== REQUIREMENT ==
Show every line containing "NODES" by copying it.

== DATASET EXCERPTS ==
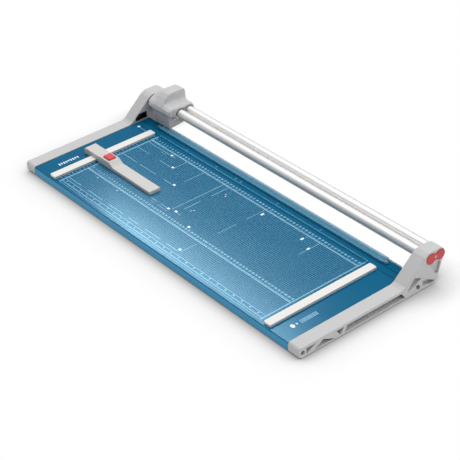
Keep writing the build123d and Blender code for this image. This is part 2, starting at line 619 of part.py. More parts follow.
def backstop_body():
    profile = rounded_polygon(STOP_PROFILE)
    stop = extrude(Plane.XZ.offset(-STOP_Y0) * profile, -(STOP_Y1 - STOP_Y0))
    # eased long upper edges
    stop = fillet(edges_at(edges_above(stop.edges(), 31), "Y", STOP_Y0, STOP_Y1), 1.2)
    # channel for the scale bar, with jaws that run in its side grooves
    half_channel = BAR_W / 2 + 0.3
    stop -= box(-BAR_X - half_channel, -BAR_X + half_channel,
                STOP_Y0 - 1, STOP_Y1 + 1, 23, BAR_TOP + 0.3)
    for side in SIDES:
        wall_x = -BAR_X + side * half_channel
        stop += box(wall_x + side * 0.2, wall_x - side * BAR_SLOT_D,
                    STOP_Y0 + 1, STOP_Y1 - 1, BAR_SLOT[0] + 0.2, BAR_SLOT[1] - 0.2)
    # cavity, lever slot and button opening
    stop -= box(CAVITY_X0, CAVITY_X1, CAVITY_Y0, CAVITY_Y1, 23, 37.0)
    stop -= box(-369.0, CAVITY_X0 + 1, LEVER_Y[0] - 0.5, LEVER_Y[1] + 0.5, BAR_TOP + 0.2, 34.5)
    stop -= box(BUTTON_X0 - 0.3, BUTTON_X1 + 0.3, BUTTON_Y0 - 0.3, BUTTON_Y1 + 0.3, 36, 45)
    # underside of the arm is relieved, leaving cross ribs
    stop -= box(-304, STOP_X1 - 3, STOP_Y0 + 2.5, STOP_Y1 - 2.5, 23, 29.5)
    for x in (-270, -235, -200):
        stop += box(x - 1, x + 1, STOP_Y0 + 2, STOP_Y1 - 2, 24.5, 30)
    # hole for the lever pin
    stop -= cyl_y(1.52, STOP_Y0 + 0.8, STOP_Y1 - 0.8, PIVOT_X, PIVOT_Z)
    # posts for the base plate screws
    for y in BASE_SCREW_Y:
        stop += box(CAVITY_X1 - 6, CAVITY_X1 + 1, y - 3.3, y + 3.3, 25.3, 32)
        stop -= cyl_z(1.25, 20, 31, BASE_SCREW_X, y)
    return stop


def base_plate():
    plate = box(-356.5, CAVITY_X1 - 0.2, CAVITY_Y0 + 0.2, CAVITY_Y1 - 0.2, 24.0, 25.2)
    for y in BASE_SCREW_Y:
        plate -= cyl_z(1.4, 20, 30, BASE_SCREW_X, y)
        plate -= cyl_z(2.5, 23, 24.7, BASE_SCREW_X, y)
    return plate


def base_screw(y):
    return cyl_z(2.4, 24.05, 24.7, BASE_SCREW_X, y) + cyl_z(1.2, 24.5, 30.5, BASE_SCREW_X, y)


def backstop_button():
    """Hollow rounded button with a flange at its foot and two inner posts."""
    button = box(BUTTON_X0, BUTTON_X1, BUTTON_Y0, BUTTON_Y1, BUTTON_BOTTOM, BUTTON_TOP)
    button = fillet(button.edges().filter_by(Axis.Z), 3.0)
    button = fillet(edges_at(button.edges(), "Z", BUTTON_TOP), 2.0)
    button += box(BUTTON_X0 - 1.5, BUTTON_X1 + 1.2, BUTTON_Y0 - 1.2, BUTTON_Y1 + 1.2,
                  BUTTON_BOTTOM, 36.8)
    button -= box(BUTTON_X0 + 2, BUTTON_X1 - 2, BUTTON_Y0 + 2, BUTTON_Y1 - 2, 33, 42.5)
    button += cyl_z(1.5, 32.4, 43.5, -334.0, STOP_MID)
    button += cyl_z(1.8, 31.0, 43.5, BUTTON_SPRING_X, STOP_MID)
    return button


def brake_lever():
    """Rocks on the pin; its left tip reaches down to just above the scale bar."""
    lever = box(LEVER_X0, -332.0, *LEVER_Y, 30.0, 32.0)
    lever += cyl_y(3.0, *LEVER_Y, PIVOT_X, PIVOT_Z)
    lever += box(LEVER_X0, LEVER_X0 + 3.5, *LEVER_Y, BAR_TOP + 0.06, 31.0)
    lever -= cyl_y(1.55, 120, 150, PIVOT_X, PIVOT_Z)
    return lever


def lever_spring():
    """Sleeve on the lever pin, behind the lever."""
    return cyl_y(2.6, 138.0, 142.0, PIVOT_X, PIVOT_Z) - cyl_y(1.7, 137.0, 143.0, PIVOT_X, PIVOT_Z)


save("backstop_body", backstop_body())
save("backstop_base_plate", base_plate())
save("backstop_base_screws", *[base_screw(y) for y in BASE_SCREW_Y])
save("lever_pin", cyl_y(1.5, STOP_Y0 + 1.0, STOP_Y1 - 1.0, PIVOT_X, PIVOT_Z))
save("backstop_button", backstop_button())
save("button_spring",
     coil(BUTTON_SPRING_X, STOP_MID, 25.25, 42.45, radius=3.0, wire=0.4, turns=5))
save("brake_lever", brake_lever())
save("lever_spring", lever_spring())
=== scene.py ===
"""Rotary paper trimmer: a printed table between two end frames, two guide tubes along x
behind it, a cutter head at the left end of the tubes, press strip, stop bars and backstop.

The CAD pieces come in metres with +Z up, x along the cut and y towards the rear. Sizes in
this script are in mm with y = 0 at the table's front edge; material and stage values are
in metres in the CAD frame.
"""
import bmesh
import bpy
import functools
import itertools
import math
import numpy as np
from mathutils import Matrix, Vector


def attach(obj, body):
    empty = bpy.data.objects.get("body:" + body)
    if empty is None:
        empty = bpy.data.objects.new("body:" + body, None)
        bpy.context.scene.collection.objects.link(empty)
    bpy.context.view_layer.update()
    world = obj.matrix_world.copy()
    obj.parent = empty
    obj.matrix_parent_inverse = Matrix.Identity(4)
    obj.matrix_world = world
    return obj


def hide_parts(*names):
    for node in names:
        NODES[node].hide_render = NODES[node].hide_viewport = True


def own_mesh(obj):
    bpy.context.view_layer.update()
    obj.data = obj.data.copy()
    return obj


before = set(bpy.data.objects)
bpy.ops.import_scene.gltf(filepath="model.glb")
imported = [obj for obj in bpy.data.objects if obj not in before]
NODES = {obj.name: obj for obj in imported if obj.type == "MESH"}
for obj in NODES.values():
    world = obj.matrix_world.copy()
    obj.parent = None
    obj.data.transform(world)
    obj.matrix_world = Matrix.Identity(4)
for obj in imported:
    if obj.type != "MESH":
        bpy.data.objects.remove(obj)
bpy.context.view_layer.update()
scene = bpy.context.scene

MM = 0.001
TABLE_FRONT_Y = -194.0           # table front edge in the CAD frame
TABLE_TOP = 23.5                 # z of the printed surface
ZERO_X = -360.0                  # zero of the length scales
CUT_Y = 329.8                    # cutting line, zero of the depth scales
PRINT_X0, PRINT_X1 = -347.0, 346.0   # left and right lines of the printed frame


def cad_y(y):
    """y in metres in the CAD frame, from mm behind the table's front edge."""
    return (y + TABLE_FRONT_Y) * MM


# ======================================================================
# node graphs
# ======================================================================
def srgb(*levels):
    """Linear colour from 0-255 sRGB levels."""
    def linear(level):
        c = level / 255.0
        return c / 12.92 if c <= 0.04045 else ((c + 0.055) / 1.055) ** 2.4
    return tuple(linear(level) for level in levels) + (1.0,)


def tone(color, factor, lift=0.0):
    """The colour made darker or lighter."""
    return tuple(min(1, c * factor + lift) for c in color[:3]) + (1,)


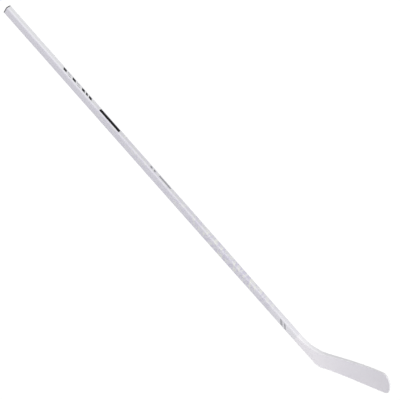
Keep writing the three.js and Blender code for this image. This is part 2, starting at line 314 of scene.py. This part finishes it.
def joint_seam(material):
    """The ring of filler at the blade joint, sanded flush but for the faint groove that it dries to."""
    profile = [
        (SEAM_FOOT, SHAFT_WALL), (SEAM_FOOT, 0),
        (lerp(SEAM_FOOT, SEAM_TOP, GROOVE_SIDE), SEAM_GROOVE),
        (lerp(SEAM_FOOT, SEAM_TOP, 1 - GROOVE_SIDE), SEAM_GROOVE),
        (SEAM_TOP, 0), (SEAM_TOP, SHAFT_WALL),
    ]
    bm = sleeve(profile + profile[:1])
    bmesh.ops.remove_doubles(bm, verts=bm.verts, dist=WELD)
    bmesh.ops.recalc_face_normals(bm, faces=bm.faces)
    bmesh.ops.transform(bm, matrix=shaft_place, verts=bm.verts)
    return finish_piece("joint_seam", bm, material, replaces=["seam_filler"])


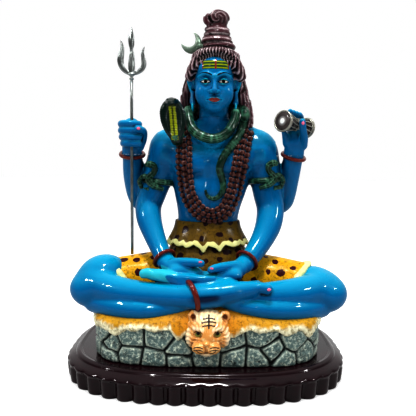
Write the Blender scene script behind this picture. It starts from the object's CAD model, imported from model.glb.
# %% [markdown]
# A shiva figure, nine inches tall, as shrines and homes keep them: cast in resin, lacquered in
# glossy blue, seated on a tiger skin over a rock, on a dark reeded plinth, with a metal trident.
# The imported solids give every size. Here each painted surface of the casting becomes a piece of
# its own, modelled in fine clay and finished with its own lacquer, brushwork or metal.

# %% The frame and the figure's own units
import math

import bpy
import numpy as np
from mathutils import Matrix, Vector


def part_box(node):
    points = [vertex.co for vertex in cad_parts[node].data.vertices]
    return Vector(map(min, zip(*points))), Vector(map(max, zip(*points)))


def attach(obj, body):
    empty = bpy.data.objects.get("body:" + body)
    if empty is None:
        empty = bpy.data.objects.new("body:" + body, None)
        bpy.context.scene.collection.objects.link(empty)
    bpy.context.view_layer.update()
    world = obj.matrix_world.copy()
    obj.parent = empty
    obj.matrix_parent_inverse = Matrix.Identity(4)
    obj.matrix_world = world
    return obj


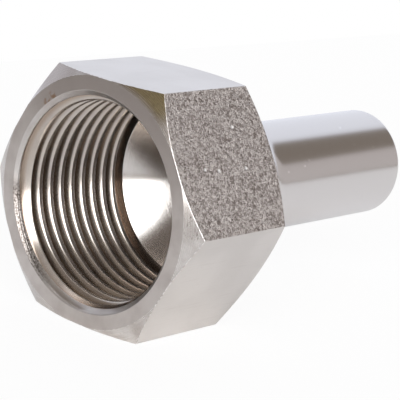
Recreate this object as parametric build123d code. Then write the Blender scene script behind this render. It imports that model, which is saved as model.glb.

== SOLUTION TO THE EXERCISE ==
        NODES[node].hide_render = NODES[node].hide_viewport = True
NODES = {obj.name: obj for obj in imported if obj.type == "MESH"}
for obj in NODES.values():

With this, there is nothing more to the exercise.